Of course, information sharing isn't an entirely new concept. J Wolfgang Goerlich, cybersecurity strategist with CBI, a Troy, Mich.-based firm that manages IT security risk to help ensure data is secure, compliant and available, explains that InfraGard, a partnership between the FBI and organizations deemed to be critical infrastructure (such as those in energy, finance and transportation), has been sharing criminal information between the public-private sectors since 1996. Similarly, these organizations have been handicapped over the years due to limitations on their information-sharing abilities and those same concerns for potential liability. Information Sharing and Analysis Centers (ISACs) have been sharing sector-specific information on attacks and threats since 1999. Eighteen different ISACs currently serve sectors ranging from health care to financial services. “An open question is how the proposed ISAOs will complement and coordinate with the existing ISACs,” notes Goerlich.
Yet another initiative, a NIST Cybersecurity Framework, was previously launched after President Obama's 2013 executive order.
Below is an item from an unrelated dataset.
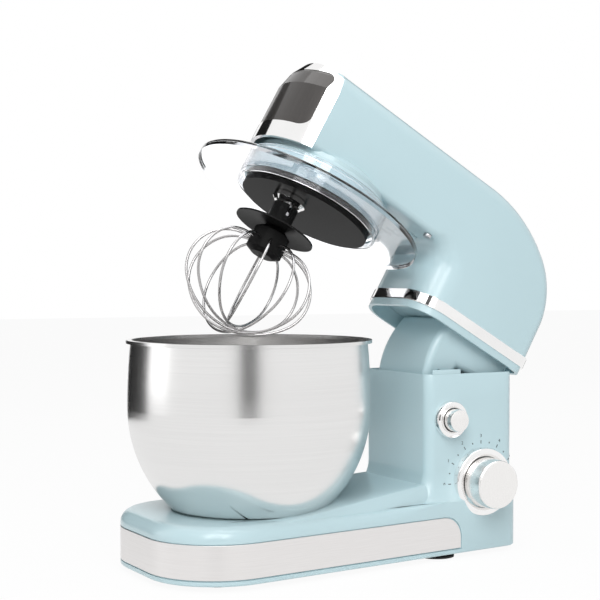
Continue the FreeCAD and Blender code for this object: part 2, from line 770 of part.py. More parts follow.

It provides guidance on the controls and practices that organizations can implement to improve their security posture. “The functions of the framework include ‘Identify' and ‘Detect,' which will both be bolstered by better information sharing of threat indicators and criminal tactics proposed by this year's executive order,” says Goerlich.
Yet, another effort at information sharing among the public and private sectors is the DHS National Cybersecurity and Communications Integration Center (NCCIC). The CERT division of Carnegie Mellon University Software Engineering Institute, participates in that effort and Summer Fowler (left), deputy technical director of cybersecurity solutions, sees great value in further information sharing. However, she says there is still much to be done in terms of establishing a “trust model” between government and the private sector. Fowler says she is concerned about the tendency for public-private initiatives to drift eventually toward spawning more regulations, which may not actually enhance security. Moreover, Fowler says initiatives tend to take a broad-brush approach that rarely gives adequate consideration to the millions of small businesses in the country. They also face cybersecurity challenges but have little or no staff focused on the problem and little capacity to respond to regulatory programs, an issue that even the U.S Chamber of Commerce has expressed concern over.
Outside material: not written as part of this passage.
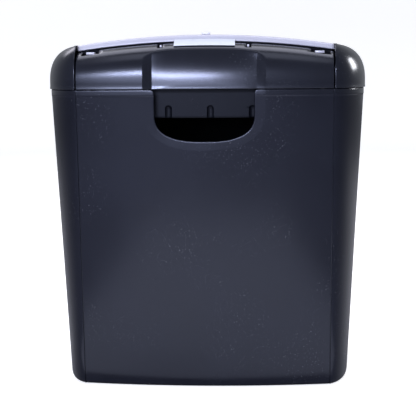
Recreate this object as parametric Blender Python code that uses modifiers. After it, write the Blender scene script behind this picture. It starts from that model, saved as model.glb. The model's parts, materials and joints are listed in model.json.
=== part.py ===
"""Strip-cut paper shredder: a lift-off cutting head that sits on a tapered waste basket.

Frame: metres, +Z up, X to the right seen from the front, the front faces -Y.
The origin is under the middle of the basket, on the surface that it stands on.
"""

import math

import bmesh
import bpy
from mathutils import Vector

# ---------------------------------------------------------------- driving dimensions (metres)
SEAM_HEIGHT = 0.293  # rim of the basket, where the head sits
CROWN_HEIGHT = 0.345  # highest line of the silver top plate
ARCH_RISE = 0.0095  # fall of the top plate from its middle to its ends
SEAM_X = 0.122  # upright joint between the front panel and the rounded ends
SEAM_FLARE = 0.003  # how far that joint moves outward up to the top plate
FRONT_BOW = 0.008  # bulge of the front panel at the middle
BACK_BOW_SHARE = 0.77  # the back panel bulges this much less than the front
WALL = 0.0025  # moulded wall of the casings and the basket
GAP = 0.0003  # clearance between parts that touch
SEAM_GAP = 0.0012  # groove between the cover and each end cap

HEAD_HALF_WIDTH = 0.160
HEAD_HALF_DEPTH = 0.094
HEAD_BOTTOM = SEAM_HEIGHT + 0.0005
HEAD_SHOULDER = 0.299  # height at which the head's walls begin to curve inward
CASE_EXPONENT = 2.3  # superellipse of the front and back profile
CAP_EXPONENT = 2.5  # superellipse of the rounded ends

BASKET_TOP_HALF = (0.1586, 0.0925)  # half width and half depth at the rim
BASKET_FOOT_HALF = (0.1450, 0.0790)
BASKET_FLOOR_ROUND = 0.004

PLATE_HALF_LENGTH = SEAM_X + SEAM_FLARE - GAP
PLATE_HALF_DEPTH = 0.062
PLATE_BOW = 0.006
PLATE_LIP = 0.005
PLATE_THICKNESS = 0.0016
DECK_DROP = PLATE_LIP + 0.0005  # the cover's deck lies this far under the plate's top

# U-shaped grip recess that runs from the head down into the basket
RECESS_DEPTH = 0.0065
GRIP_HALF_WIDTH = 0.0472
GRIP_BOTTOM = 0.244
GRIP_CORNER = 0.026
RECESS_HALF_WIDTH = 0.058
RECESS_BOTTOM = 0.235
RECESS_CORNER = 0.042
RECESS_EXPONENT = 2.6

# Cutting unit
AXIS_Z = 0.296  # height of both cutter axes
AXIS_Y = 0.013  # each cutter axis is this far from the middle plane
ROLLER_ENDS = (-0.117, 0.103)
LAND_RADIUS = 0.014
CORE_RADIUS = 0.009
JOURNAL_RADIUS = 0.005
LAND_COUNT = 16
LAND_CLEARANCE = 0.0001
LEFT_PLATE = (-0.120, -0.118)
RIGHT_PLATE = (0.104, 0.106)
SIDE_PLATE_BOTTOM = 0.2690

# Gear train: teeth and modules, and the planes that the gears turn in
MOTOR_AXIS = (0.0525, 0.2910)
MOTOR_RADIUS = 0.0185
SMALL_PINION = (8, 0.00125)
LARGE_GEAR = (24, 0.00125)
LAST_PINION = (10, 0.00150)
DRIVE_GEAR = (22, 0.00150)
PHASING_GEAR = (13, 0.00200)
PLANE_1 = (0.1070, 0.1105)
PLANE_2 = (0.1113, 0.1158)
PLANE_3 = (0.1166, 0.1221)
PLANE_4 = (0.1229, 0.1294)
PHASING_PLANE = (-0.1285, -0.1215)
AXLE_RADIUS = 0.0025
GEAR_2_DIRECTION = math.radians(20)  # from the first axle to the second

# Head base: the tray that reaches down into the basket
SKIRT_BOTTOM = 0.266
SKIRT_TOP = SEAM_HEIGHT + 0.0003
SKIRT_HALF = (0.147, 0.080)
SKIRT_BOW = 0.005
BASE_WALL = 0.0022
FLANGE_INSET = 0.0033
FLANGE_SEAM = 0.119
OUTLET = (-0.114, 0.100, 0.030)  # left end, right end and half depth of the shred outlet
FLUTE_PITCH = 0.040
FLUTE_RADIUS = 0.003

# Paper throat
SLOT_ENDS = (-0.118, 0.104)
SLOT_TOP_HALF = 0.0055
SLOT_BOTTOM_HALF = 0.0030
THROAT_WALL = 0.0015
THROAT_BOTTOM = 0.313

# Screws
SCREW_HEAD_RADIUS = 0.0033
SCREW_SHANK_RADIUS = 0.0014
POST_RADIUS = 0.0042
COVER_POSTS = [(sx * 0.112, sy * 0.0792) for sx in (-1, 1) for sy in (-1, 1)]
CAP_POSTS = [(-0.1525, 0.0), (0.1525, 0.0)]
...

As a consequence, Fowler says her organization is now working on some initiatives specifically targeting small business.
And what of the prospects for truly comprehensive legislation emerging from a famously gridlocked legislative branch? Irvine says Congress has been attempting to pass legislation on cybersecurity, such as Cyber Information Sharing Act (CISA) and the Protecting Cyber Networks Act (PCNA) – though both have drawn fire from privacy advocates who say they don't protect the interests of consumers.
Congressman Jim Langevin (D-RI), co-chair of the Congressional Cybersecurity Caucus, agrees that passage of comprehensive cybersecurity legislation is long overdue, but insists there has already been some progress on strengthening the nation's cyberdefenses. “I have seen an increased awareness on cyber issues, and I believe both the public and private sectors are starting to realize how important cybersecurity is to our economic and national security,” he says. Langevin also credits President Obama with raising the profile of cybersecurity and says the executive actions he has taken “moves us in the right direction.”
Still, says Irvine, since it was signed in February “there have not been any new security technologies or policies resulting from the EO.” And that's not going to help with containing the rapidly evolving threats, he says.